Der Wechsel von Intel zu eigenen Chips im Mac – nicht ohne Risiko, aber nicht nur in Sachen Leistungsfähigkeit die beste Entscheidung für ein Produkt, das selbst Steve Jobs in den letzten Lebensjahren ein wenig stiefmütterlich behandelte. Oder eben die Idee, Apples Ökosystem in Sachen Services auszuweiten und damit letztendlich von Geräten unabhängig zu machen – das wird sich langfristig auszahlen.

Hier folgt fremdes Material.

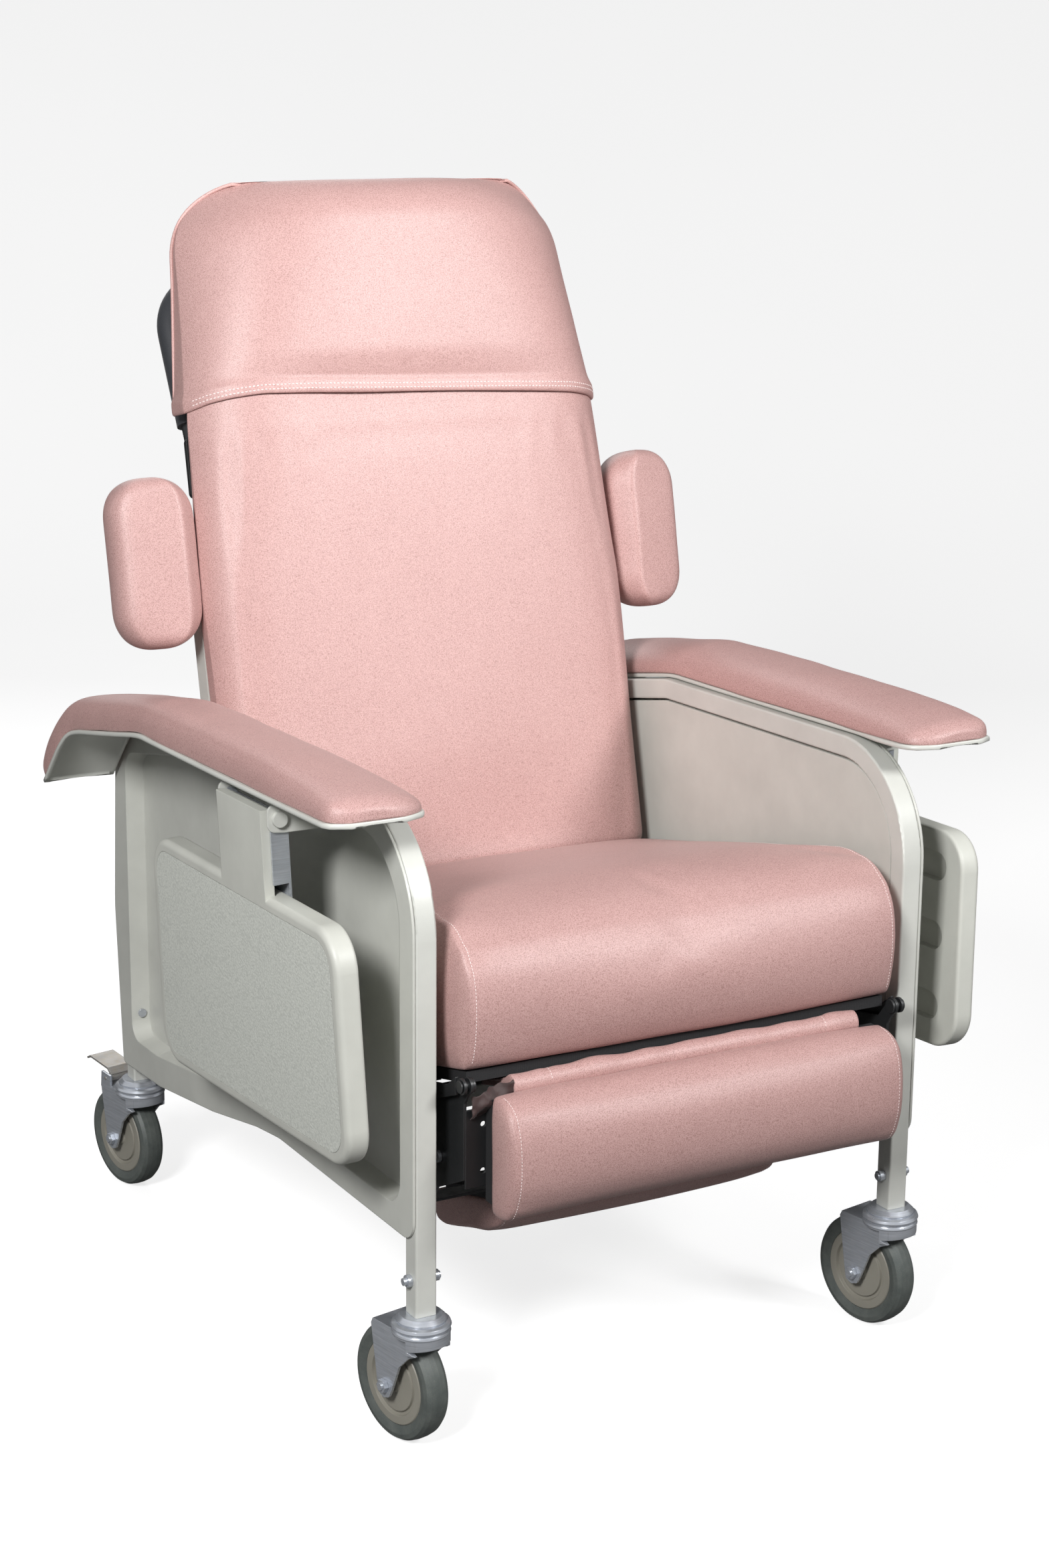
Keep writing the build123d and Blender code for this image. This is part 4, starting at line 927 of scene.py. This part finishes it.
def wing_ring(sign, shift, centre, up):
    narrow = 1.0 - rounding(abs(up), WING_HALF_HEIGHT, WING_CORNER) / WING_HALF_WIDTH
    thin = 1.0 - 0.75 * rounding(abs(up), WING_HALF_HEIGHT, WING_END_ROUND) / WING_END_ROUND
    x = WING_X + (wing_outline[:, 0] - WING_X) * max(narrow, 0.14)
    depth = WING_DEPTH + (wing_outline[:, 1] - WING_DEPTH) * thin
    # the padded face swells a little between its ends
    depth -= np.where(depth < WING_DEPTH, 2.0, 0.0) * (1 - (up / WING_HALF_HEIGHT) ** 2)
    return back_point(sign * (x - shift), centre + up, -depth)


# side, its sign in x, shift towards the middle, s of the wing's centre
for side, sign, shift, centre in (("left", -1, 4.0, 381.0), ("right", 1, 0.0, 375.0)):
    # the sine packs the rings closer near the ends
    wing = loft(f"wing_pad_{side}_upholstery", [
        wing_ring(sign, shift, centre, WING_HALF_HEIGHT * math.sin(t * math.pi / 2))
        for t in np.linspace(-1, 1, 33)])
    upholster(wing, "backrest", f"wing_pad_{side}", height=1.1, scale=16.0, seed=31.0 + sign)

# ------------------------------------------------------------------ armrests
ARM_FRONT = -391.0
# underside line, (y, z)
arm_line = even(curve([
    (ARM_FRONT, 676.6), (-330, 674.0), (-130, 667.8), (0, 664.5), (70, 662.8), (110, 660.9),
    (180, 647.6), (250, 634.2), (300, 624.6), (326, 616.4), (347, 601.0), (376, 573),
    (405, 543)]), 92)
# y, and the pad's height there
ARM_HEIGHT = np.array([
    (ARM_FRONT, 13.0), (-386, 19.0), (-374, 23.5), (-340, 28.5), (-300, 31.5), (-220, 35.0),
    (-130, 37.0), (0, 37.0), (112, 35.0), (200, 37.0), (260, 38.0), (310, 37.0), (340, 37.0),
    (376, 39.0), (408, 38.0)])
# pad section, as shares of its width (from the inner edge) and height: sides that roll
# under, a crowned top, and a flat base
ARM_PROFILE = [
    (0.0, 0.02), (-0.004, 0.16), (0.012, 0.34), (0.055, 0.52), (0.13, 0.69), (0.25, 0.84),
    (0.38, 0.93), (0.52, 0.985), (0.64, 1.0), (0.76, 0.985), (0.86, 0.92), (0.935, 0.80),
    (0.978, 0.62), (0.998, 0.40), (1.004, 0.18), (1.0, 0.02), (0.97, 0.0), (0.5, 0.0),
    (0.03, 0.0)]
arm_profile = even(curve(ARM_PROFILE, 5, closed=True), 52, closed=True)
SHELL_THICK = 5.2
# one edge of the shell section, from under it round to its top: (inset, height)
SHELL_EDGE = np.array([(6.5, 1.6), (5.0, 0.0), (1.2, 0.05), (0.0, 0.4), (-0.3, 2.4), (0.2, 4.6),
                       (1.6, SHELL_THICK)])


def arm_edges(y):
    """Inner and outer x of the armrest at y."""
    inner = 290.0 + rounding(-y, -ARM_FRONT, 30.0)
    outer = 400.0 - rounding(-y, -ARM_FRONT, 22.0)
    inner += 23.4 * float(smooth01((y - 292.0) / 28.0))
    outer += 4.0 * float(smooth01((y - 300.0) / 60.0))
    return inner, outer


def arm_ring(i, sign, x, height):
    """A section set square to the underside line at its point i."""
    ahead = arm_line[min(len(arm_line) - 1, i + 1)] - arm_line[max(0, i - 1)]
    ahead = ahead / np.linalg.norm(ahead)
    y, z = arm_line[i]
    return np.column_stack([sign * x, y - ahead[1] * height, z + ahead[0] * height])


def pad_ring(i, sign):
    y = arm_line[i][0]
    inner, outer = arm_edges(y)
    tail = max(0.0, (i - (len(arm_line) - 9)) / 8.0)
    height = np.interp(y, ARM_HEIGHT[:, 0], ARM_HEIGHT[:, 1]) * (1.0 - 0.25 * tail ** 4)
    return arm_ring(i, sign, inner + 0.8 + (outer - inner - 1.6) * arm_profile[:, 0],
                    SHELL_THICK + height * np.maximum(arm_profile[:, 1], 0.0))


def shell_ring(i, sign):
    y = arm_line[i][0]
    inner, outer = arm_edges(y)
    inner += 5.0 * float(smooth01((y + 330.0) / 60.0)) - 1.5
    outer += 1.5
    inner_edge = SHELL_EDGE + [inner, 0]
    outer_edge = SHELL_EDGE * [-1, 1] + [outer, 0]
    outline = np.vstack([inner_edge[3:], outer_edge[::-1], inner_edge[:3]])
    return arm_ring(i, sign, outline[:, 0], outline[:, 1])


for sign, side in ((-1, "left"), (1, "right")):
    places = range(len(arm_line))
    pad = loft(f"armrest_pad_{side}_upholstery", [pad_ring(i, sign) for i in places])
    upholster(pad, "frame", f"armrest_pad_{side}", height=1.3, scale=14.0, seed=41.0 + sign)
    shell = loft(f"armrest_shell_{side}_rim", [shell_ring(i, sign) for i in places])
    dress(shell, "frame", f"armrest_shell_{side}", mat="frame_paint")

# ------------------------------------------------------------------ leg rest
CALF_HALF = 237.0


def calf_pins(points):
    return on_sides(points, CALF_HALF) | (points[:, 1] > -420)


top = even(curve([(-416.6, 389.5), (-432, 391), (-449, 386), (-459, 377)]), 9)
front = even(curve([(-459, 377), (-466.5, 358), (-469.5, 330), (-467.5, 300), (-458, 277)]), 16)
bottom = even(curve([(-458, 277), (-448, 266), (-432, 261.5), (-416.4, 263)]), 9)
rear = even([(-416.4, 263), (-416.6, 389.5)], 16)
calf = box_cushion("calf_pad_upholstery", (top, front, bottom, rear),
                   stations(CALF_HALF, 40), dome(CALF_HALF, rise=0.6, drop=3.0, power=12),
                   bulge=5.5, power=0.4, groove=1.8)
upholster(calf, "legrest", "calf_pad", height=1.2, scale=12.0, seed=51.0,
          pins=calf_pins, pressure=2.5, cap=3.5)
side_stitches("calf", CALF_HALF - STITCH_INSET,
              np.vstack([top[2:], front[1:], bottom[1:-1]]), calf, "legrest")

# flap: a thin padded roll over the calf pad's top edge
FLAP_HALF = 212.0
FLAP_SEAM = 168.0


def flap_crown(x):
    """Uneven waves, with a groove at each seam."""
    seam = sum(math.exp(-((x - at) / 4.0) ** 2) for at in (-FLAP_SEAM, FLAP_SEAM))
    waves = 0.7 * math.sin(x * 0.043) + 0.5 * math.sin(x * 0.11 + 1)
    return waves + 1.2 * mnoise.noise(Vector((x * 0.03, 3.0, 1.0))) - 1.6 * seam


top = even(curve([(-345, 380), (-372, 387), (-391, 393.6), (-398, 400)]), 9)
front = even(curve([(-398, 400), (-404.5, 404.5), (-412.5, 402.5), (-417.2, 396),
                    (-417.6, 389), (-416.6, 385.6)]), 12)
bottom = even(curve([(-416.6, 385.6), (-404, 386.4), (-372, 380), (-345, 373)]), 9)
rear = even([(-345, 373), (-345, 380)], 12)
flap = box_cushion("flap_upholstery", (top, front, bottom, rear),
                   stations(FLAP_HALF, 71, insets=(2, 6, 14)), flap_crown,
                   bulge=0.8, power=0.5, groove=0.6)
upholster(flap, "legrest", "legrest_flap", height=1.2, scale=22.0, seed=77.0)
side_stitches("flap", FLAP_SEAM, np.vstack([top[4:], front[1:-3]]), flap, "legrest", pitch=3.4)

# loose fold of the vinyl's backing at the left end
FOLD_ACROSS, FOLD_UP = 34, 15  # grid counts


def fold_point(u, v):
    """u runs across the fold in x, v up it."""
    crease = mnoise.noise(Vector((u * 5, v * 3.0, 2.0)))
    lift = mnoise.noise(Vector((u * 6, v * 2.0, 7.0)))
    y = -404 - 9 * math.sin(v * math.pi * 0.9) + 5.0 * math.sin(u * 9.0 + v * 3.0) * v
    return -256 + 48 * u, y + 4.0 * crease, 374 + 26 * v - 12 * (1 - u) + 4.0 * lift * v


corners = [i * FOLD_UP + j for i in range(FOLD_ACROSS - 1) for j in range(FOLD_UP - 1)]
fold = make("loose_fold",
            [fold_point(i / (FOLD_ACROSS - 1), j / (FOLD_UP - 1))
             for i in range(FOLD_ACROSS) for j in range(FOLD_UP)],
            [(at, at + 1, at + FOLD_UP + 1, at + FOLD_UP) for at in corners])
fold.modifiers.new("t", "SOLIDIFY").thickness = 1.2 * MM
subdivide(fold)
dress(fold, "legrest", mat="backing")

# ------------------------------------------------------------------ foot pad
# its padded face is underneath, so the flat upper face is the cushion's bottom run
FOOT_HALF = 173.0
FOOT_REAR, FOOT_FRONT = (-163.5, 183.6), (-318.0, 227.0)  # ends of the flat face


def foot_pins(points):
    slope_rise, slope_run = FOOT_FRONT[1] - FOOT_REAR[1], FOOT_FRONT[0] - FOOT_REAR[0]
    flat_z = FOOT_REAR[1] + (points[:, 1] - FOOT_REAR[0]) * slope_rise / slope_run
    return on_sides(points, FOOT_HALF) | (points[:, 2] > flat_z - 2.0)


flat = even([FOOT_REAR, FOOT_FRONT], 18)
front = even(curve([FOOT_FRONT, (-324, 214), (-318, 200), (-306, 189)]), 8)
padded = even(curve([(-306, 189), (-286, 178), (-250, 167), (-215, 155), (-190, 148),
                     (-172, 149)]), 18)
rear = even(curve([(-172, 149), (-164.5, 158), (-162.5, 170), FOOT_REAR]), 8)
foot = box_cushion("foot_pad_upholstery", (padded, rear, flat, front),
                   stations(FOOT_HALF, 28), dome(FOOT_HALF, rise=2.5, drop=2.5, power=12),
                   bulge=4.0, power=0.4, groove=1.6)
upholster(foot, "footrest", "foot_pad", height=1.2, scale=12.0, seed=61.0,
          pins=foot_pins, pressure=2.5, cap=4.0)
side_stitches("foot", FOOT_HALF - STITCH_INSET,
              np.vstack([front[1:], padded[1:-1]]), foot, "footrest")

# ------------------------------------------------------------------ shading of the CAD nodes
for obj in frame["nodes"].values():
    for face in obj.data.polygons:
        face.use_smooth = True
    obj.data.set_sharp_from_angle(angle=math.radians(32))

# ------------------------------------------------------------------ floor sweep, in metres
SWEEP_TURN = math.radians(-29.3)
SWEEP_HALF = 12.0
SWEEP_BACK = 3.2  # where the floor starts to curve up
SWEEP_RADIUS = 1.6


def floor_sweep():
    # (distance back, height)
    profile = [(-9.0, 0.0), (SWEEP_BACK, 0.0)]
    profile += [(SWEEP_BACK + SWEEP_RADIUS * math.sin(t), SWEEP_RADIUS * (1 - math.cos(t)))
                for t in np.linspace(0.1, math.pi / 2, 12)]
    profile.append((SWEEP_BACK + SWEEP_RADIUS, 7.0))
    cos, sin = math.cos(SWEEP_TURN), math.sin(SWEEP_TURN)
    verts = [(x * cos - away * sin, x * sin + away * cos, z)
             for away, z in profile for x in (-SWEEP_HALF, SWEEP_HALF)]
    faces = [(i, i + 1, i + 3, i + 2) for i in range(0, len(verts) - 2, 2)]
    return mesh_object("floor", verts, faces, recalc=False)


def floor_pale():
    """Seen directly it is a white sweep; it sends back less light than it shows."""
    mat = Shader("floor_pale")
    tone = mat.noise(scale=2.0, detail=2.0)
    mat.set(Base_Color=mat.mix(tone, (0.52, 0.52, 0.52), (0.56, 0.56, 0.56)), Roughness=0.9,
            Specular_IOR_Level=0.1, Emission_Color=(1.0, 1.0, 1.0), Emission_Strength=0.74)
    rays = mat.node("ShaderNodeLightPath")
    dull = mat.node("ShaderNodeBsdfDiffuse")
    dull.inputs["Color"].default_value = (0.20, 0.20, 0.20, 1)
    mixed = mix_shader(mat.tree, rays.outputs["Is Camera Ray"], dull.outputs[0],
                       mat.bsdf.outputs[0])
    mat.link(mixed, mat.out.inputs["Surface"])


floor = floor_sweep()
floor_pale()
floor.data.materials.append(MATERIALS["floor_pale"])


# ------------------------------------------------------------------ world, lights, camera
def studio_world():
    """Dim for diffuse light, brighter in reflections, near white to the camera."""
    world = bpy.data.worlds.new("studio")
    scene.world = world
    world.use_nodes = True
    tree = world.node_tree

    def background(node, colour, strength):
        node.inputs[0].default_value = (*colour, 1)
        node.inputs[1].default_value = strength
        return node.outputs[0]

    kind = "ShaderNodeBackground"
    diffuse = background(tree.nodes["Background"], (1.0, 1.0, 1.0), strength=0.19)
    rays = tree.nodes.new("ShaderNodeLightPath").outputs
    glossy = background(tree.nodes.new(kind), (0.97, 0.98, 1.0), strength=0.7)
    seen = background(tree.nodes.new(kind), (0.98, 0.98, 0.98), strength=0.96)
    lighting = mix_shader(tree, rays["Is Glossy Ray"], diffuse, glossy)
    shown = mix_shader(tree, rays["Is Camera Ray"], lighting, seen)
    tree.links.new(shown, tree.nodes["World Output"].inputs[0])


def area(name, place, target, size, power, spread=180.0):
    light = bpy.data.lights.new(name, "AREA")
    light.shape = "RECTANGLE"
    light.size, light.size_y = size
    light.energy = power
    light.spread = math.radians(spread)
    obj = bpy.data.objects.new(name, light)
    scene.collection.objects.link(obj)
    obj.location = place
    aim = Vector(target) - Vector(place)
    obj.rotation_euler = aim.to_track_quat("-Z", "Y").to_euler()


def add_camera(azimuth, elevation, roll, place, lens):
    """Angles in radians; place in metres."""
    behind = Vector((math.sin(azimuth) * math.cos(elevation),
                     -math.cos(azimuth) * math.cos(elevation), math.sin(elevation)))
    ahead = -behind
    right = ahead.cross(Vector((0, 0, 1))).normalized()
    up = right.cross(ahead)
    rolled_right = math.cos(roll) * right + math.sin(roll) * up
    rolled_up = -math.sin(roll) * right + math.cos(roll) * up
    data = bpy.data.cameras.new("camera")
    data.sensor_width = 36.0
    data.lens = lens
    camera = bpy.data.objects.new("camera", data)
    scene.collection.objects.link(camera)
    pose = Matrix((rolled_right, rolled_up, behind)).transposed().to_4x4()
    pose.translation = Vector(place)
    camera.matrix_world = pose
    scene.camera = camera


studio_world()
area("key", place=(1.35, -2.7, 2.35), target=(0.0, 0.1, 1.18), size=(0.8, 0.6), power=15.5,
     spread=66)
area("left", place=(-2.3, -2.0, 2.3), target=(0, 0, 0.95), size=(0.7, 0.7), power=31, spread=96)
area("rear", place=(0.4, 2.4, 2.2), target=(0, 0, 0.6), size=(1.6, 1.6), power=18)
add_camera(azimuth=math.radians(-29.322), elevation=math.radians(14.526),
           roll=math.radians(0.527), place=(-1.498146, -2.721108 + DY * MM, 1.391655),
           lens=64.25)
scene.view_settings.view_transform = "Standard"
scene.view_settings.look = "None"
scene.frame_set(1)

Das iPhone wird noch lange gewaltige Geldströme nach Cupertino spülen, am 27. Oktober erwarten wir die nächsten Rekordergebnisse. Die Zeit nach dem Smartphone hat jedoch bereits begonnen. So könnte nächste große Ding in Gestalt einer Hardware Apple bereits in petto haben: Bis Tim Cook den ersten Prototypen einer AR/VR-Brille durch die Gegend schleudern wird, kann es nicht mehr so lange dauern, Optimisten tippen auf das Frühjahr 2023. Wichtiger werden für Apples künftigen Erfolg aber die Software und die Services dahinter sein. Den Anspruch, Software so natürlich werden zu lassen, als sei sie gar nicht da, den “Ease of Use”, den schon die Oberfläche des Mac im Januar 1984 zeigte, kann Apple nicht hoch genug hängen. Das ist tief in der DNA des Unternehmens verankert – Steve Jobs’ Vermächtnis.